═══ Raw records
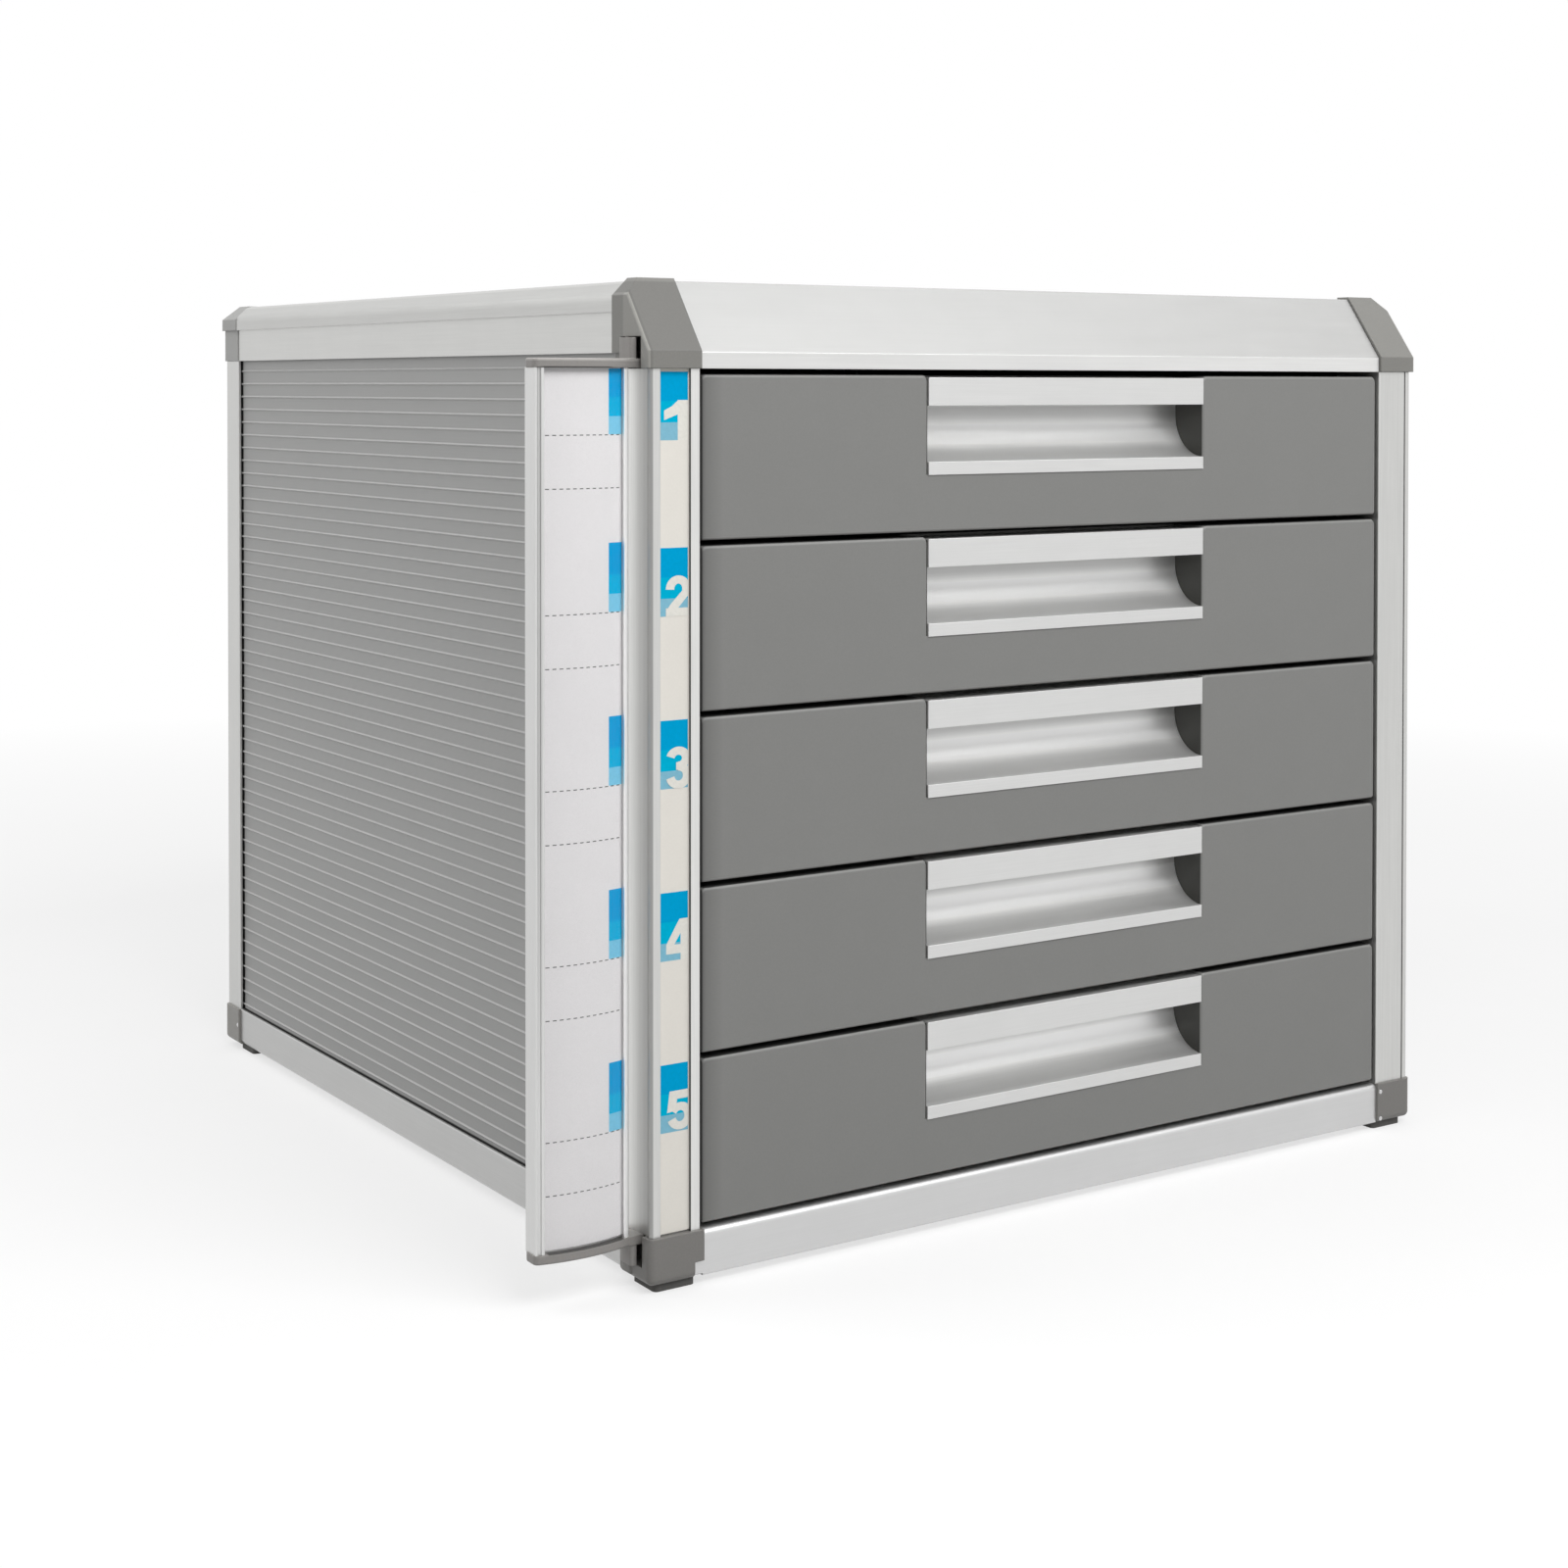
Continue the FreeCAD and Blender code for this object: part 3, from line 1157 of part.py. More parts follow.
def index_frame():
    """Panel section with a curved front, a window between two flanges and a sheet slot."""
    low = INDEX_LOW
    high = INDEX_HIGH
    body = crowned(INDEX_LEFT, INDEX_RIGHT, INDEX_SETBACK, INDEX_BACK, low, high)

    def front_arris(edge):
        upright = abs(edge.Vertexes[0].Z - edge.Vertexes[-1].Z) > 1
        return upright and edge.Vertexes[0].Y < INDEX_SETBACK + 1e-6

    body = body.makeFillet(INDEX_ROUND, [edge for edge in body.Edges if front_arris(edge)])
    window = curved_sheet(WINDOW_LEFT, WINDOW_RIGHT, -1, INDEX_RECESS + 1, low, high)
    slot = curved_sheet(
        WINDOW_LEFT - INDEX_TUCK, WINDOW_RIGHT + INDEX_TUCK, INDEX_RECESS, INDEX_SLOT, low, high
    )
    groove_left = INDEX_LEFT + INDEX_GROOVE_INSET
    groove = curved_sheet(
        groove_left, groove_left + INDEX_GROOVE_WIDTH, -1, INDEX_GROOVE_DEPTH + 1, low, high
    )
    core = box(*INDEX_CORE[0], *INDEX_CORE[1], low, high)
    return cut(body, window, slot, groove, core)


def index_sheet(depth, thickness):
    left = WINDOW_LEFT - INDEX_TUCK + SHEET_PLAY
    right = WINDOW_RIGHT + INDEX_TUCK - SHEET_PLAY
    return curved_sheet(left, right, depth, thickness, INDEX_LOW + SHEET_LIFT, INDEX_HIGH - SHEET_PLAY)


def sheet_lugs():
    """Lugs of the lower cap, in the slot behind the flanges, that the sheets stand on."""
    depth = INDEX_RECESS + SHEET_PLAY / 2
    thickness = INDEX_SLOT - SHEET_PLAY
    width = INDEX_TUCK - SHEET_PLAY
    high = INDEX_LOW + SHEET_LIFT
    return [
        curved_sheet(WINDOW_LEFT - width, WINDOW_LEFT, depth, thickness, INDEX_LOW, high),
        curved_sheet(WINDOW_RIGHT, WINDOW_RIGHT + width, depth, thickness, INDEX_LOW, high),
    ]


def index_cover():
    """Clear cover over the card."""
    return index_sheet(INDEX_RECESS + SHEET_PLAY / 2, COVER_THICKNESS)


def index_card():
    """Card behind the clear cover."""
    return index_sheet(INDEX_RECESS + SHEET_PLAY + COVER_THICKNESS, CARD_THICKNESS)


def index_cap(low, barrel_low, plug_low, bore_low, rim):
    """End cap of the panel: a plate with an arm, a barrel with its cheek and bore, and a plug.

    rim is the level of the plate's outer face, whose edges are rounded.
    """
    high = low + INDEX_CAP_THICKNESS
    front = INDEX_SETBACK - INDEX_CAP_PROUD
    left = INDEX_LEFT - INDEX_CAP_PROUD
    plate = crowned(left, INDEX_RIGHT, front, INDEX_BACK + INDEX_CAP_PROUD / 2, low, high)

    def free_corner(point):
        return abs(point.x - left) < 1e-6

    def outer_rim(point):
        return abs(point.z - rim) < 1e-6

    corners = [edge for edge in edges_on(plate, free_corner) if edge.BoundBox.ZLength > 1]
    plate = plate.makeFillet(INDEX_CAP_CORNER, corners)
    rims = [edge for edge in edges_on(plate, outer_rim) if edge.BoundBox.XMin < INDEX_RIGHT - 1e-6]
    plate = plate.makeFillet(INDEX_CAP_ROUND, rims)
    arm = box(INDEX_RIGHT, PIVOT_X + ARM_REACH, front, INDEX_BACK, low, high)
    knuckle = rod(ARM_ROUND, PIVOT_X, PIVOT_Y, low, INDEX_CAP_THICKNESS, vector(0, 0, 1))
    barrel = rod(BARREL_RADIUS, PIVOT_X, PIVOT_Y, barrel_low, BARREL_HEIGHT, vector(0, 0, 1))
    cheek_left = PIVOT_X - BARREL_RADIUS - CHEEK_OUT
    cheek_right = -CAP_EAVE - ARM_CLEAR
    cheek_corners = [
        (cheek_left, front + CHEEK_STEP),
        (cheek_right, front + CHEEK_STEP),
        (cheek_right, PIVOT_Y),
        (cheek_left, PIVOT_Y),
    ]
    cheek_rounds = {0: CHEEK_ROUND, 3: CHEEK_ROUND}
    cheek = prism(cheek_corners, "z", barrel_low, barrel_low + BARREL_HEIGHT, cheek_rounds)
    filling = box(*shrunk(INDEX_CORE[0]), *shrunk(INDEX_CORE[1]), plug_low, plug_low + PLUG)
    bore = rod(PEG_RADIUS + PEG_PLAY, PIVOT_X, PIVOT_Y, bore_low, PEG_LENGTH + PEG_PLAY, vector(0, 0, 1))
    return cut(join(plate, arm, knuckle, barrel, cheek, filling), bore)


def index_cap_top():
    low = INDEX_HIGH
    bore_low = INDEX_CAP_TOP + BARREL_HEIGHT - PEG_LENGTH - PEG_PLAY
    return index_cap(low, INDEX_CAP_TOP, low - PLUG, bore_low, INDEX_CAP_TOP)


def index_cap_bottom():
    barrel_low = INDEX_BOTTOM - BARREL_HEIGHT
    return join(index_cap(INDEX_BOTTOM, barrel_low, INDEX_LOW, barrel_low, INDEX_BOTTOM), *sheet_lugs())


def cabinet():
    """The pieces that stand still."""
    rear_rail = WIDTH - 2 * POST_WIDTH
    lower_side = lower_side_rail()
    upper_side = moved(upper_rail(REAR_FRONT - FRONT_POST_DEPTH), 0, FRONT_POST_DEPTH, 0)
    rear_left_post = rear_post()
    panel = side_panel()
    rear_bottom = rear_bottom_cap()
    rear_top = rear_top_cap()
    left_runner = runner()
    screws = runner_screws()
    posts = {
        "post_front_left": label_post(),
        "post_front_right": mirrored(plain_front_post()),
        "post_rear_left": rear_left_post,
        "post_rear_right": mirrored(rear_left_post),
    }
    nodes = {name: post_screw_holes(post, screws) for name, post in posts.items()}
    nodes.update({
        "label_strip": label_strip(),
        "lower_rail_front": front_rail(),
        "lower_rail_left": lower_side,
        "lower_rail_right": mirrored(lower_side),
        "lower_rail_rear": to_rear(lower_rail(rear_rail)),
        "base_panel": base_panel(),
        "side_panel_left": panel,
        "side_panel_right": mirrored(panel),
        "back_panel": back_panel(),
        "bottom_cap_front_left": left_bottom_cap(),
        "bottom_cap_front_right": right_bottom_cap(),
        "bottom_cap_rear_left": rear_bottom,
        "bottom_cap_rear_right": mirrored(rear_bottom),
        "frame_pins": frame_pins(),
        "feet": feet(),
        "upper_rail_left": upper_side,
        "upper_rail_right": mirrored(upper_side),
        "upper_rail_rear": to_rear(upper_rail(rear_rail)),
        "top_front_rail": top_front(),
        "top_panel": top_panel(),
        "top_cap_front_left": left_top_cap(),
        "top_cap_front_right": mirrored(front_top_cap(POST_WIDTH, FRONT_POST_CORE)),
        "top_cap_rear_left": rear_top,
        "top_cap_rear_right": mirrored(rear_top),
        "runner_left": left_runner,
        "runner_right": mirrored_in_opening(left_runner),
        "runner_screws": Part.makeCompound(screws),
    })
    return nodes


def drawers():
    """Each drawer's front, handle, tray and screws."""
    nodes = {}
    for number in range(1, DRAWERS + 1):
        nodes["drawer_front_%d" % number] = drawer_front(number)
        nodes["drawer_handle_%d" % number] = drawer_handle(number)
        nodes["drawer_tray_%d" % number] = drawer_tray(number)
        nodes["drawer_screws_%d" % number] = drawer_screws(number)
    return nodes


def index_panel():
    """The hinged panel with its card."""
    return {
        "index_frame": index_frame(),
        "index_card": index_card(),
        "index_cover": index_cover(),
        "index_cap_top": index_cap_top(),
        "index_cap_bottom": index_cap_bottom(),
    }


def main():
    nodes = {}
    nodes.update(cabinet())
    nodes.update(drawers())
    nodes.update(index_panel())
    for name, shape in nodes.items():
        placed = moved(shape, -CENTRE_X, -CENTRE_Y, 0)
        placed.exportStep("parts/%s.step" % name)
        print(name, len(placed.Solids), placed.isValid(), round(placed.Volume, 1))


main()
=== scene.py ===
import math

import bpy
from mathutils import Euler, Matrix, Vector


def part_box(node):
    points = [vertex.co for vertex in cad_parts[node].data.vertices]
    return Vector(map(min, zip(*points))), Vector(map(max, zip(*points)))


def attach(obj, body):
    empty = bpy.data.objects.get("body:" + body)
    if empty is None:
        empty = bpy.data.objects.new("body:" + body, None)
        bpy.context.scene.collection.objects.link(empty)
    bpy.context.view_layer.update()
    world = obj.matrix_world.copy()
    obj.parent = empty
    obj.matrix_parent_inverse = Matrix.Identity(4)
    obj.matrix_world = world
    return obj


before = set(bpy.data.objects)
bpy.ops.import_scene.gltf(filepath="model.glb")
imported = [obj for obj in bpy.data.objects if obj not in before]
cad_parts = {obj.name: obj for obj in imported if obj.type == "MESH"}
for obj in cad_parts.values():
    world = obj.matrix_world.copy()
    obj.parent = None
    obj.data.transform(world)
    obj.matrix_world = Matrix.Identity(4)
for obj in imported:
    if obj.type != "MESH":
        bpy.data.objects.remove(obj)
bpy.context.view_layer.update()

# Looks, print, floor, lamps and camera for the desktop drawer organizer.
# Places are written in millimetres from the front left post: x to the right from its outer side,
# y to the back from its face, z up from the table.

DRAWERS = 5
post_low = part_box("post_front_left")[0]


def place(x, y, z):
    """A point given in millimetres, in the frame's metres."""
    return (post_low[0] + x / 1000, post_low[1] + y / 1000, z / 1000)


def node_mm(name):
    """Low and high corners of a node in millimetres from the front left post."""
    low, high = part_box(name)
    shift = (post_low[0], post_low[1], 0)
    return (
        [(value - by) * 1000 for value, by in zip(low, shift)],
        [(value - by) * 1000 for value, by in zip(high, shift)],
    )


# Materials

def srgb(red, green, blue):
    """Linear colour of a display colour given in 0 to 255."""
    linear = []
    for value in (red, green, blue):
        part = value / 255
        linear.append(part / 12.92 if part <= 0.04045 else ((part + 0.055) / 1.055) ** 2.4)
    return tuple(linear) + (1.0,)


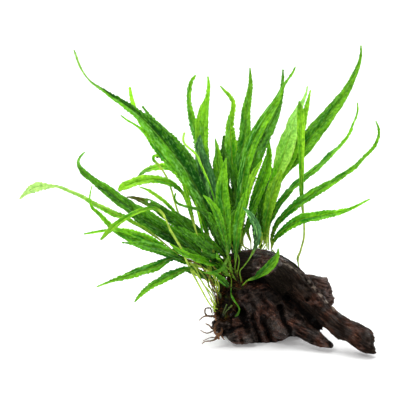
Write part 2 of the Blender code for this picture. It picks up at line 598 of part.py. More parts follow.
══════
### What you should do
Copy exactly the lines from the line with "nodes.update(index_panel())" up to and including the line with "return (post_low[0] +", and no other lines.

### Reply to the exercise
    nodes.update(index_panel())
    for name, shape in nodes.items():
        placed = moved(shape, -CENTRE_X, -CENTRE_Y, 0)
        placed.exportStep("parts/%s.step" % name)
        print(name, len(placed.Solids), placed.isValid(), round(placed.Volume, 1))


main()
=== scene.py ===
import math

import bpy
from mathutils import Euler, Matrix, Vector


def part_box(node):
    points = [vertex.co for vertex in cad_parts[node].data.vertices]
    return Vector(map(min, zip(*points))), Vector(map(max, zip(*points)))


def attach(obj, body):
    empty = bpy.data.objects.get("body:" + body)
    if empty is None:
        empty = bpy.data.objects.new("body:" + body, None)
        bpy.context.scene.collection.objects.link(empty)
    bpy.context.view_layer.update()
    world = obj.matrix_world.copy()
    obj.parent = empty
    obj.matrix_parent_inverse = Matrix.Identity(4)
    obj.matrix_world = world
    return obj


before = set(bpy.data.objects)
bpy.ops.import_scene.gltf(filepath="model.glb")
imported = [obj for obj in bpy.data.objects if obj not in before]
cad_parts = {obj.name: obj for obj in imported if obj.type == "MESH"}
for obj in cad_parts.values():
    world = obj.matrix_world.copy()
    obj.parent = None
    obj.data.transform(world)
    obj.matrix_world = Matrix.Identity(4)
for obj in imported:
    if obj.type != "MESH":
        bpy.data.objects.remove(obj)
bpy.context.view_layer.update()

# Looks, print, floor, lamps and camera for the desktop drawer organizer.
# Places are written in millimetres from the front left post: x to the right from its outer side,
# y to the back from its face, z up from the table.

DRAWERS = 5
post_low = part_box("post_front_left")[0]


def place(x, y, z):
    """A point given in millimetres, in the frame's metres."""
    return (post_low[0] + x / 1000, post_low[1] + y / 1000, z / 1000)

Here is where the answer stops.